I used DESeq2 to process RNA-seq data from different sources. And I found harsh batch effect when plotted PCA (different shapes of the figures represent 3 different batches, for example, ctr and PH.7d from different batches cluster apart):
I tried to remove it using limma package as described here:
colData
sample condition batch
1 100 PH.7d 1
..........
7 75 ctr 1
8 SRR5035380 hblast.10.5 2
..........
25 SRR5035397 hblast.18.5 2
26 SRR8437299 ctr 3
..........
37 SRR8437324 PH.7d 3
vsd<-vst(dds)
assay(vsd)<-limma::removeBatchEffect(assay(vsd),vsd$data1)
data2<-plotPCA(vsd, intgroup=c('condition','batch'),returnData=T)
data2<-as.data.frame(data2)
percentVar<- round(100*attr(data2,'percentVar'))
plot2<-qplot(PC1,PC2,color=condition,shape=batch,data=data2)
However, there is no changes when I plot the results:
What am I doing wrong?
Also, I tried to remove batch effect using design in DESeq:
ddsB=DESeqDataSetFromMatrix(countData = countData,colData = colData, design = ~batch+condition)
I'm getting this error:
Error in checkFullRank(modelMatrix) :
the model matrix is not full rank, so the model cannot be fit as specified.
One or more variables or interaction terms in the design formula are linear
combinations of the others and must be removed.

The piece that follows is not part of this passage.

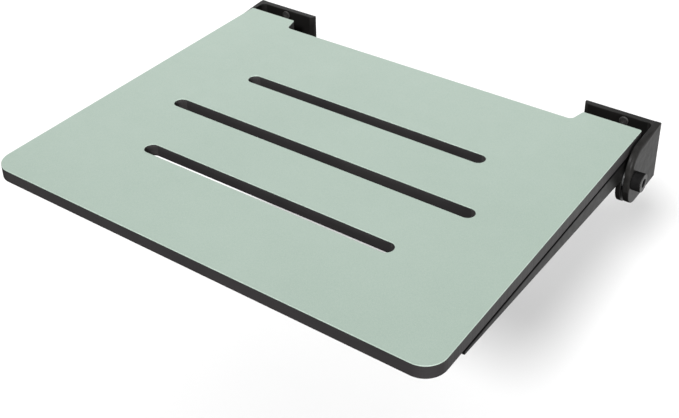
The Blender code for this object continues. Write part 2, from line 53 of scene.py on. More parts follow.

Can somebody help me to solve it?
Thanks in advance!
Are you sure that
vsd$data1
corresponds to the vector encoding the batch variable? Seems to me it should bevsd$batch
.It looks like batch 2 doesn't contain any of the groups in batch 1 and 3, therefore it is not possible to correct for that batch. Are you sure there is at least one overlapping group in batch 2, that is also found in batch 1 and 3?